Germany appeared willing to grant French demands for greater flexibility in the funding of the European Financial Stability Facility (EFSF) bailout mechanism, in return for a write-down of Greek debt, Welt am Sonntag newspaper wrote in an article to be published Sunday.
Until now, France has rejected German demands for a haircut on Greek bonds, many of which are held by French banks.
The newspaper reported that Sarkozy was willing to reconsider, if Germany agreed to grant the EFSF access to European Central Bank (ECB) funds, a position that Berlin has so far rejected.
Merkel and Sarkozy are due to meet in Berlin, officially to discuss an upcoming European Union summit and a special meeting of eurozone leaders in Brussels. However, the meeting was expected to be dominated by bank rescue plans, amid the ongoing eurozone debt crisis.
Sarkozy met Saturday in Paris with International Monetary Fund (IMF) chief Christine Lagarde, a former French finance minister, in talks designed to prepare for the next Group of 20 summit in early November. No details of their discussion were made public.
France and Germany are the political and economic engines of the common currency bloc and are widely expected to put forward new proposals to contain the debt crisis and prevent a banking crisis.
Paris holds the rotating presidency of the G20, which is due to discuss changes to the international financial system next month in Cannes, France.

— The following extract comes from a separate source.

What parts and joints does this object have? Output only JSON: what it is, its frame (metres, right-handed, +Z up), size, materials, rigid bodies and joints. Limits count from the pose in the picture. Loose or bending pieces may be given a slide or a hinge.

German Finance Minister Wolfgang Schaeuble warned in a report published Sunday that Greece may be unable to service its debts in the long term, despite the latest set of Greek bailout measures agreed during the summer in Brussels.
'Maybe the percentage of (Greek) debt reduction we worked with in July was too low,' Schaeuble told German newspaper Frankfurter Allgemeine Sonntagszeitung.
'There is a high risk that this crisis will grow more acute and spread further.'
His comments came as inspectors from the European Commission, the European Central Bank and the IMF warned that the bailout measures agreed for Greece could fail unless Athens introduces stricter structural reforms.
'Greece stands at a crossroads. It is clear that the (rescue) programme will not succeed if the authorities do not take the path that entails far stricter structural reforms than the ones we have seen so far,' Poul Thomsen, the IMF representative of the so-called 'troika' delegation, told Welt am Sonntag.
Economic weekly Wirtschaftswoche published comments on its website by World Bank President Robert Zoellick, who reportedly told the magazine that political 'bumbling' was failing to soothe markets.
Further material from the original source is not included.